Wovon „The Black Phone“ handelt:


1978, im Norden Denvers: Angst geht auf den Straßen um, seit ein rätselhafter, von allen nur „Der Greifer“ genannter Kidnapper sein Unwesen treibt. Mehrere Jungen hat er schon in seine Gewalt gebracht und, was bislang niemand weiß, ermordet und verscharrt. Auch der 13-jährige Finney wird mit dem Grauen konfrontiert. Denn sein einziger und bester Freund, der ihm die Bullys in der Schule vom Hals hält, ist plötzlich spurlos verschwunden. Kurz darauf kommt es noch dicker: Auf einmal steht der zurückhaltende Teenager selbst dem Serienmörder gegenüber. In einem Kellerverlies scheint Finney dem sicheren Tod entgegenzublicken. Doch dann klingelt unverhofft ein eigentlich kaputtes Telefon an der Wand. Am anderen Ende: Der Geist eines der früheren Greifer-Opfer, der dem Eingesperrten hilfreiche Fluchttipps geben kann. Parallel will Finneys kleine Schwester Gwen ihren Bruder finden und vertraut auf ihre übersinnlichen Fähigkeiten. Immerhin hat sie in ihren Träumen bereits mehrere Hinweise zu den vorherigen Taten des Killers erhalten.


Warum „The Black Phone“ trotz Schwächen funktioniert:


Keine Frage, der Film hat seine Macken und wirkt am Ende etwas unrund. Scott Derrickson und Koautor C. Robert Cargill gelingt es nämlich nicht, alle Handlungsfäden sauber ineinanderfließen zu lassen. Holprig wirkt neben dem Strang um Gwen auch der Nebenplot um den Bruder des Mörders, der sich als Hobbydetektiv ausprobiert. Was zudem negativ auffällt: Finneys Entwicklung vom schüchternen Gemobbten zum wild entschlossenen Überlebenskämpfer wird im Dialog mehrfach überdeutlich ausbuchstabiert. Dabei lässt sich sein langsamer Wandel auch ohne große Schlagworte gut nachvollziehen.
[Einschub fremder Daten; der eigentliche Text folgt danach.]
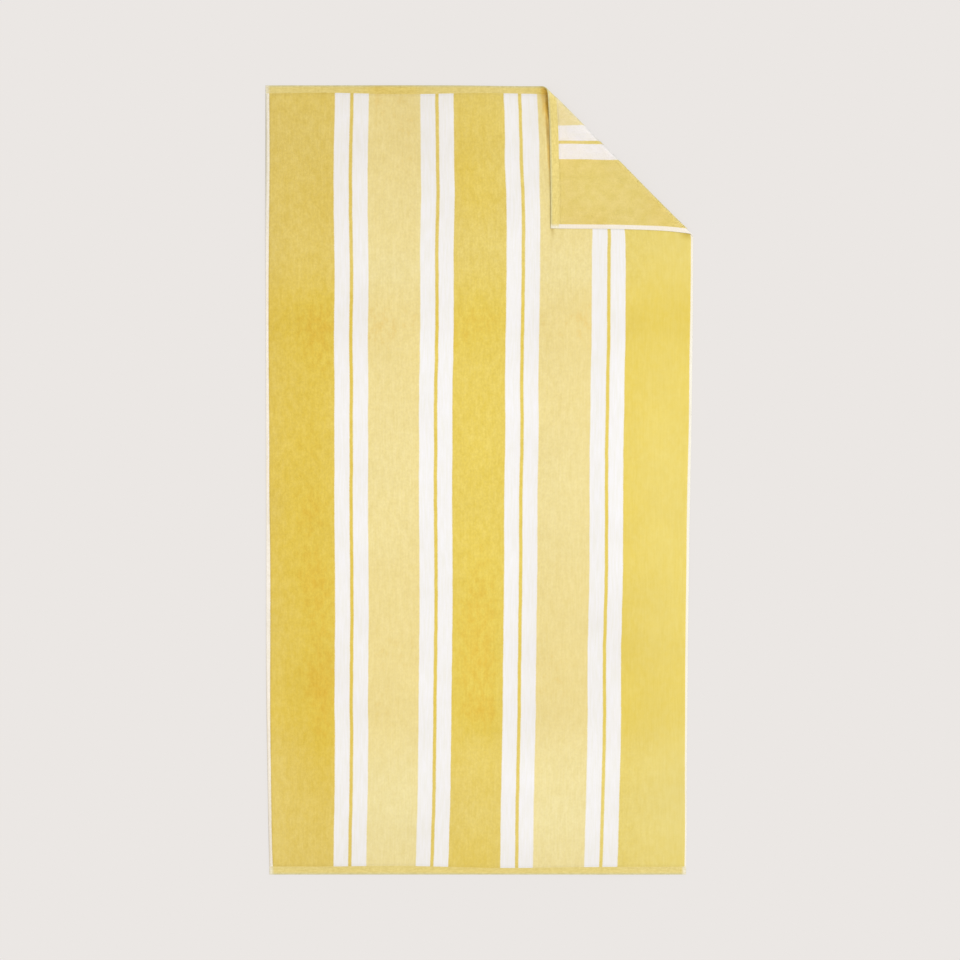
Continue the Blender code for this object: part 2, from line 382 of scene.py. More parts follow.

Dass diese Schwächen die Wirkung von „The Black Phone“ nur leicht beeinflussen, hat mehrere Gründe: Von Anfang an schafft es der Regisseur, ein Klima der Bedrohung aufzubauen, das mit Finneys Entführung immer bedrückender wird. Seine Gefangenschaft und seine Ausbruchsversuche liefern ausreichend Stoff für schaurige und spannende Momente, in denen man dem Protagonisten ordentlich die Daumen drücken kann. Erfreulicherweise greift Derrickson nur selten auf sogenannte jump scares zurück. Laute, plötzlich hervorbrechende Geisterbahneffekte, die das Horrorkino Hollywoods heutzutage bestimmen. „The Black Phone“ setzt hingegen vor allem atmosphärische Akzente und auf die furchteinflößende Ausstrahlung des bizarre Masken tragenden Bösewichts. Über den Killer und seine Motive erfahren wir wenig bis nichts. Nach dem Film bleibt einem Ethan Hawkes unberechenbare Performance aber sehr wohl in Erinnerung. Zu den Stärken des übernatürlichen Thrillers gehört nicht zuletzt das auf unterschiedlichen Ebenen beschworene Gemeinschaftsgefühl – womit wir wieder beim Anfang dieses Textes wären. Stephen Kings Roman „Es“ und dessen Verfilmungen leben vom Zusammenhalt der Hauptfiguren gegen das Böse. Ähnlich sieht es hier aus. Gwen und Finney stehen sich nahe, unterstützen sich, wo es nur geht. Auch, weil sie zu Hause unter einem alkoholsüchtigen und gewalttätigen Vater leiden, den der tragische Tod seiner Frau völlig aus der Bahn geworfen hat. Überraschende Solidarität erfährt der 13-Jährige außerdem im Keller des Entführers, wenn ihn die Ermordeten aus dem Jenseits mit Ratschlägen versorgen. Ein cleverer Kniff, der schon der literarischen Vorlage eine reizvolle Note verliehen hat.